Apple announced that they would be spending money (no amount nominated) on helping teachers and students increase their STEM skills. Is it $1 or $1B? Who knows.
Apple announced that they are going to add 20,000 new jobs which works out to be about a 13% increase in headcount over the next five years. That growth is consistent with the previous five years at Apple – from 2013 – 2017, they went from 80k staff to 120k. These aren’t NEW jobs coming as a result of this tax cut, these are natural hires based on Apple’s planned growth estimates.
Apple announced that they will be building new data centres in the US. Again, this has nothing to do with the tax cut. If Apple had the capacity to support their projected data growth and services business in the US, they wouldn’t be adding data centres – nobody builds data centres “willy-nilly” – I do this all day, every day, I know this market cold.
Plus, those facilities will only be for US customers because of data sovereignty – most countries now are staunchly against their citizens’ private data being moved to the US because of the invasive laws Congress has passed. So again, this isn’t a benevolent investment, this is planned growth that they would have had to do ANYWAY.
And then there’s an increase in the funding Apple is going to put towards “Advanced Manufacturing” in the US from $1B to $5B. Just so you know, this doesn’t mean Apple is spending $5B on manufacturing in the US, it means that they are willing to BUY that much stuff from strategic suppliers in the US – but that stuff could realistically be made in Canada or Mexico under NAFTA.
The total net new funding announced by Apple was less than the increase of their market cap from making the announcement.
Maybe I’m cynical, but that’s a great way for a company to boost their shareholder value and not be called out as being the beneficiary of an overly generous set of tax breaks to the wealthiest company in the world.
But let’s not just pick on Apple here.
There was a company that sells to online business owners that announced a shopping cart and automation product over three years ago and have never really delivered. They offered the product as a bonus to people who bought two years of access to another product they were launching on the premise that these things would work nicely together.
As you can expect, the bonus product which was supposed to come in six months never arrived and some 36 months later it is still in beta – they even had the cheek to ask the original customers to renew the first product.
That was cynical marketing on their part – they announced something they must have known they had no ability to deliver in an effort to get a short-term bump.
They have made all the right noises about not releasing a shopping cart and automation platform until it’s perfect, but the reality is, when you miss by that much, you have no idea what you’re doing.
Which comes back to my original thought… You should just people on what they do, not what they actually say they are going to do.
When someone adds value to you routinely, you should judge them favourably. When someone talks about what they’re “gonna” do, then you should be sceptical.
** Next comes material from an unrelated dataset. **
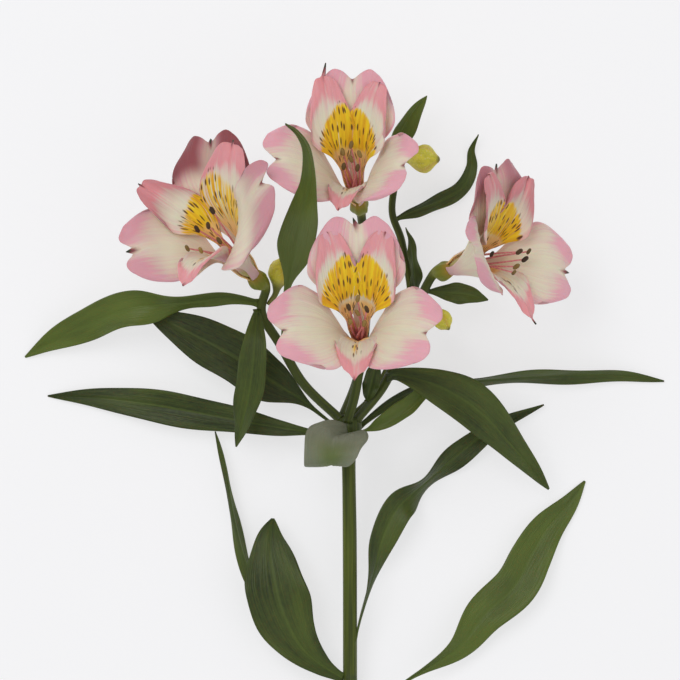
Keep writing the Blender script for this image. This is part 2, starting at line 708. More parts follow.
def add_tube(bm, route, radii, sides, step, shape=None, paint=None, finish=0):
    """A closed round stalk in a mesh, whose radius follows the list.

    Shape scales the radius by the angle and the run along the stalk. Paint gives the first three
    zones. A ring of the mesh stands after each step in millimetres.
    """
    skin = bm.verts.layers.float_vector["skin"]
    zones = bm.verts.layers.float_color["zones"]
    rough_length = sum((Vector(b) - Vector(a)).length for a, b in zip(route, route[1:]))
    count = max(4, round(rough_length / step))
    spots, whole = even_route(route, count)
    made = bmesh.ops.create_cone(
        bm, cap_ends=True, cap_tris=False, segments=sides, radius1=1, radius2=1, depth=1
    )["verts"]
    angles = {vert: math.atan2(vert.co.y, vert.co.x) for vert in made}
    faces = {face for vert in made for face in vert.link_faces}
    for face in faces:
        face.material_index = finish
    top = max((f for f in faces if len(f.verts) == sides), key=lambda f: f.calc_center_median().z)
    bottom = [vert for vert in made if vert not in top.verts]
    ahead = (spots[1][0] - spots[0][0]).normalized()
    side = ahead.orthogonal().normalized()

    def place_ring(ring, i, side):
        """Puts a ring of vertices, each with its angle, round one spot of the route."""
        spot, place = spots[i]
        ahead = (spots[min(i + 1, count)][0] - spots[max(i - 1, 0)][0]).normalized()
        side = (side - ahead * side.dot(ahead)).normalized()
        other = ahead.cross(side)
        run = whole * i / count
        for vert, angle in ring:
            radius = curve_at(radii, place)
            if shape:
                radius *= shape(angle, run, whole)
            out = side * math.cos(angle) + other * math.sin(angle)
            vert.co = (spot + out * radius + UMBEL) * MM
            vert.co.z = max(vert.co.z, 0.0)
            vert[skin] = (radius * math.cos(angle), radius * math.sin(angle), run)
            vert[zones] = (*(paint(angle, run, whole) if paint else (0.0, 0.0, 0.0)), 0.0)
        return side

    side = place_ring([(vert, angles[vert]) for vert in bottom], 0, side)
    order = [angles[loop.vert] for loop in top.loops]
    side = place_ring([(loop.vert, angle) for loop, angle in zip(top.loops, order)], 1, side)
    for i in range(2, count + 1):
        top = bmesh.ops.extrude_discrete_faces(bm, faces=[top])["faces"][0]
        side = place_ring([(loop.vert, angle) for loop, angle in zip(top.loops, order)], i, side)


def new_mesh():
    """An empty mesh with the layers that the materials read."""
    bm = bmesh.new()
    bm.verts.layers.float_vector.new("skin")
    bm.verts.layers.float_color.new("zones")
    return bm


def add(tree, kind, settings=None, inputs=None, output=0):
    """Adds a shader node, sets or links its inputs, and hands back one of its outputs."""
    made = tree.nodes.new("ShaderNode" + kind)
    for name, value in (settings or {}).items():
        setattr(made, name, value)
    for name, value in (inputs or {}).items():
        socket = made.inputs[name]
        if isinstance(value, bpy.types.NodeSocket):
            tree.links.new(value, socket)
        elif socket.type == "RGBA":
            socket.default_value = (*value, 1.0)
        else:
            socket.default_value = value
    return made.outputs[output]


# Settings of the nodes that mix colours, sum values and ease them from 0 to 1
BLEND = {"data_type": "RGBA"}
BLEND_RESULT = 2
TIMES = {"operation": "MULTIPLY", "use_clamp": True}
TIMES_PLUS = {"operation": "MULTIPLY_ADD", "use_clamp": True}
EASED = {"interpolation_type": "SMOOTHSTEP"}


def start_material(name):
    """A new material with its shader, the piece's flattened place and its four paint zones."""
    made = bpy.data.materials.new(name)
    made.use_nodes = True
    tree = made.node_tree
    skin = add(tree, "Attribute", {"attribute_name": "skin"}, None, "Vector")
    colour_zones = add(tree, "Attribute", {"attribute_name": "zones"}, None, "Color")
    last_zone = add(tree, "Attribute", {"attribute_name": "zones"}, None, "Alpha")
    zones = [add(tree, "SeparateColor", None, {"Color": colour_zones}, i) for i in range(3)]
    return made, tree, tree.nodes["Principled BSDF"], skin, [*zones, last_zone]


def streaks(tree, skin, scale, detail=3.0, low=0.35, high=0.65):
    """A pattern of streaks or patches from 0 to 1, whose scale is its waves to a millimetre."""
    stretched = add(tree, "Mapping", None, {"Vector": skin, "Scale": scale})
    noise = add(tree, "TexNoise", None, {"Vector": stretched, "Scale": 1.0, "Detail": detail})
    return add(tree, "MapRange", None, {"Value": noise, 1: low, 2: high})


def dress(tree, shader, tint, layers, relief, depth, values):
    """Lays colours over each other, and gives the shader its relief and values.

    A layer is the share of it at each spot, its strength and its colour.
    """
    for share, strength, shade in layers:
        if strength < 1:
            share = add(tree, "Math", TIMES, {0: share, 1: strength})
        tint = add(tree, "Mix", BLEND, {0: share, 6: tint, 7: shade}, BLEND_RESULT)
    tree.links.new(tint, shader.inputs["Base Color"])
    raised = add(tree, "Bump", None, {"Height": relief, "Strength": 0.5, "Distance": depth * MM})
    tree.links.new(raised, shader.inputs["Normal"])
    for name, value in values.items():
        shader.inputs[name].default_value = value


def leaf_material(name, base, light, through, roughness):
    """Living leaf skin: waxy and satin, with fine parallel veins and green that shows through.

    Zones are the olive tone, the midrib and the light that shows through.
    """
    made, tree, shader, skin, zones = start_material(name)
    patches = streaks(tree, skin, (0.035, 0.12, 1.0))
    fibres = streaks(tree, skin, (0.04, 2.2, 1.0), 2.0, 0.3, 0.7)
    mottle = streaks(tree, skin, (0.5, 0.9, 1.0), 4.0, 0.4, 0.75)
    olive = add(tree, "Math", TIMES_PLUS, {0: patches, 1: 0.5, 2: zones[0]})
    layers = [
        (olive, 1, light),
        (fibres, 0.3, light),
        (mottle, 0.22, light),
        (zones[1], 1, light),
        (zones[2], 1, through),
    ]
    dress(tree, shader, base, layers, fibres, 0.2, {
        "Roughness": roughness, "Specular IOR Level": 0.28, "Subsurface Weight": 0.05,
        "Subsurface Scale": MM,
    })
    return made


def stalk_material(colours):
    """Fresh green stalk: smooth and slightly waxy, with long fibres under the skin.

    Zones are the ovary's green, its orange flush and the dark scars and joints.
    """
    made, tree, shader, skin, zones = start_material("fresh_stalk")
    fibres = streaks(tree, skin, (1.1, 1.1, 0.02))
    patches = streaks(tree, skin, (0.15, 0.15, 0.03), 2.0)
    layers = [
        (fibres, 0.55, colours.stalk_light),
        (patches, 0.3, colours.leaf_dark),
        (zones[0], 1, colours.ovary),
        (zones[1], 1, colours.flush),
        (zones[2], 1, colours.point),
    ]
    dress(tree, shader, colours.stalk, layers, fibres, 0.15, {
        "Roughness": 0.42, "Specular IOR Level": 0.28, "Subsurface Weight": 0.08,
        "Subsurface Scale": MM,
    })
    return made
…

Like in the Apple example above, I’m sceptical. I like their products, but I won’t be assigning them kudos until they deliver stuff and catching a $5B market cap bump for announcing a bunch of stuff that they were going to do is the opposite.
This is a lesson that I’m going to be taking on board myself this year. I’m going to “announce” stuff less and just put it out there when it’s ready.
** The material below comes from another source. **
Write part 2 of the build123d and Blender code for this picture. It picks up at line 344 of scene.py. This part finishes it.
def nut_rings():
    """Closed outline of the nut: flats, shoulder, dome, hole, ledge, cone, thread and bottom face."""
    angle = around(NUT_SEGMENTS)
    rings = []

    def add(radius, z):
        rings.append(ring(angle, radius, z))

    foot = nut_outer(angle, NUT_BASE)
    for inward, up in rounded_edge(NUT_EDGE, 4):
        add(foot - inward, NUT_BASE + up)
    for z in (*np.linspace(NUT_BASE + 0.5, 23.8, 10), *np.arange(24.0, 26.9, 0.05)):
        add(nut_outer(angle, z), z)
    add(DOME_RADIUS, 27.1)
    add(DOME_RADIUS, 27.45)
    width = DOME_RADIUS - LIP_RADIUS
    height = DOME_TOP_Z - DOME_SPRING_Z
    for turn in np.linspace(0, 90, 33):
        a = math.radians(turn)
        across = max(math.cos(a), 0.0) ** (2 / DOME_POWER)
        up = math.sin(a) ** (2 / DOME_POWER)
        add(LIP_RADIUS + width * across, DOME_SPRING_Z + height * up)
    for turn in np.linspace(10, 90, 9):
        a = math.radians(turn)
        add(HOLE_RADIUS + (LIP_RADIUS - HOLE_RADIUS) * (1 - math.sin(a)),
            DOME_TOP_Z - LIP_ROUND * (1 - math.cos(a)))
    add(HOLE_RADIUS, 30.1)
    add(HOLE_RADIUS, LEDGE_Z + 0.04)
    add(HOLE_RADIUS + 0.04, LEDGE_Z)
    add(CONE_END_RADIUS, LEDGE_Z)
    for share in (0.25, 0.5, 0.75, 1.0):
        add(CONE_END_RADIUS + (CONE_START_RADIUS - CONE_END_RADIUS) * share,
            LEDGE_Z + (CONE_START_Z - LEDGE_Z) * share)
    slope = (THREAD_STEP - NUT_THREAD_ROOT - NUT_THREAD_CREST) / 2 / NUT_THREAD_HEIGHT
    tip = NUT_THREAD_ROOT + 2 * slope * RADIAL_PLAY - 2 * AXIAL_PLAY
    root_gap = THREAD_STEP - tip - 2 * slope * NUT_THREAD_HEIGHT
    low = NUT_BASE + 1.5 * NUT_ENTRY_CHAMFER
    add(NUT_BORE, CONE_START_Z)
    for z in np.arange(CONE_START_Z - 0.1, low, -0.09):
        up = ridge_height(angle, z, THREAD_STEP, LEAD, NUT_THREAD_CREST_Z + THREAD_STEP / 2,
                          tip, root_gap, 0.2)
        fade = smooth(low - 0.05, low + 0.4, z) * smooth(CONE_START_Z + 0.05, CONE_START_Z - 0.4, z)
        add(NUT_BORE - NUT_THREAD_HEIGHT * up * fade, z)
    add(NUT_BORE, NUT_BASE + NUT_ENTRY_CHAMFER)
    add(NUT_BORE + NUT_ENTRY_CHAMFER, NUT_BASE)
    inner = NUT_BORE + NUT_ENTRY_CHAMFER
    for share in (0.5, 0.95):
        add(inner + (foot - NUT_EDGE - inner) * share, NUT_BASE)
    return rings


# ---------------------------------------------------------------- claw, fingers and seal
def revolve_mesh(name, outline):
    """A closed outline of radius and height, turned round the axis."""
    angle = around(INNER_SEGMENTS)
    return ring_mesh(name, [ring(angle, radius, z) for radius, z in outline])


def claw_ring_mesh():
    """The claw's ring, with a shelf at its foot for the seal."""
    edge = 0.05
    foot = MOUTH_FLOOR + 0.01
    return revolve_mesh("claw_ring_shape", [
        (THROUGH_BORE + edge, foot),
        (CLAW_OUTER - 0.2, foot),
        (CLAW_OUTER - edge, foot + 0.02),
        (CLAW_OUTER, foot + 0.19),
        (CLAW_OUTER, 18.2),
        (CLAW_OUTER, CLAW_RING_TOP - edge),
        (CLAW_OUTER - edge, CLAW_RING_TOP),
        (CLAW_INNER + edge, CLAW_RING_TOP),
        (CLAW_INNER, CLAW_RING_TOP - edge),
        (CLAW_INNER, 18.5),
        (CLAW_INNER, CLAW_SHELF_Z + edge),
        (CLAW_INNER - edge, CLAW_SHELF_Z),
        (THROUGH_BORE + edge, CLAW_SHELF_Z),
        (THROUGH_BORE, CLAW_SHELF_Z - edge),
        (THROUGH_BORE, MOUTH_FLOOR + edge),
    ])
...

The upside of doing is this will be less distraction – when you publicly announce something to your audience, you become really blinkered about delivery.
Interestingly, there’s some irony in “announcing” that I’m going to be doing less “announcing” but let’s look past that because this about sharing a lesson. The truth is, these kind of “announcements” and “proclamations of intent” are really distracting.
Focus on being the person that DOES stuff rather than the one who talks about it for kudos and public recognition and your entire business will benefit greatly.